Do you think he'd enjoy a spray of millet? Any other ideas for tempting treats to use whilst we are taming him?


----------



## pigglywiggly (Jul 19, 2008)

i have 2 of these, they`re fab. they met for the first time testerday, so there might be mnini me`s on the way with any luck.

mine love a nice wriggly mealworm, its their favourite treat.
and parrot mix and a bit of pigeon corn.


----------



## Cuddy (Dec 8, 2010)

Hope you hear the patter of little Duprasi feet soon. Can't feed live mealworms as I have a dreadful phobia!!:gasp:

Monty is really very active. He's fascinating to watch when he's in his gerbilarium. He's enjoying tunneling in his mixture of hay with herbs and Carefresh. 

I have to say, he does have large testicles!:shock:


----------



## pigglywiggly (Jul 19, 2008)

my boys a big boy too :gasp:

have about another 20 days to wait, its ageeeessssssssss :bash:

are you ok with the dried bird ones?

mine like dried dog food too :2thumb: and today they had a bit of brocolli and apple.


----------



## Cuddy (Dec 8, 2010)

We have the dried mealworms in the food for the dwarf hammy Ralph and for Monty and neither seem too keen. Funnily enough they seem do like the kibble that Nelly the Pug eats.

Monty enjoyed some cucumber and plum the other day. Hasn't even looked at the strawberry or blueberries though. He does a funny thing and poos on the middle section of his gerbilarium near his wheel. It makes spot cleaning his cage easier though. He's a messy little sod with his seeds - he kicks them everywhere!
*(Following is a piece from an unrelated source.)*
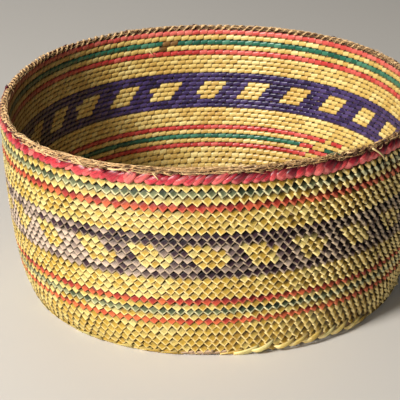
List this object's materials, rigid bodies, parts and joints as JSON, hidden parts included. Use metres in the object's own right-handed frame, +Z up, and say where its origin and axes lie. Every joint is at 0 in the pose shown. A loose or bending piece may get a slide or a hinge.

Fingers crossed for your planned litter.


----------



## pigglywiggly (Jul 19, 2008)

thanks, will get some piccies of my two when i work out what i`ve done to the camera.


----------



## stokesy (Mar 11, 2011)

Cuddy said:


> I have to say, he does have large testicles!:shock:


Oh my!:blush: literally Laugh out loud :lol2:


----------



## pigglywiggly (Jul 19, 2008)

but they do, lol, and the way they sleep on their backs with their feets in the air dosnt help.........everythings on display

:blush:


----------



## Marcia (Aug 23, 2009)

:flrt::flrt::flrt:
So cute


----------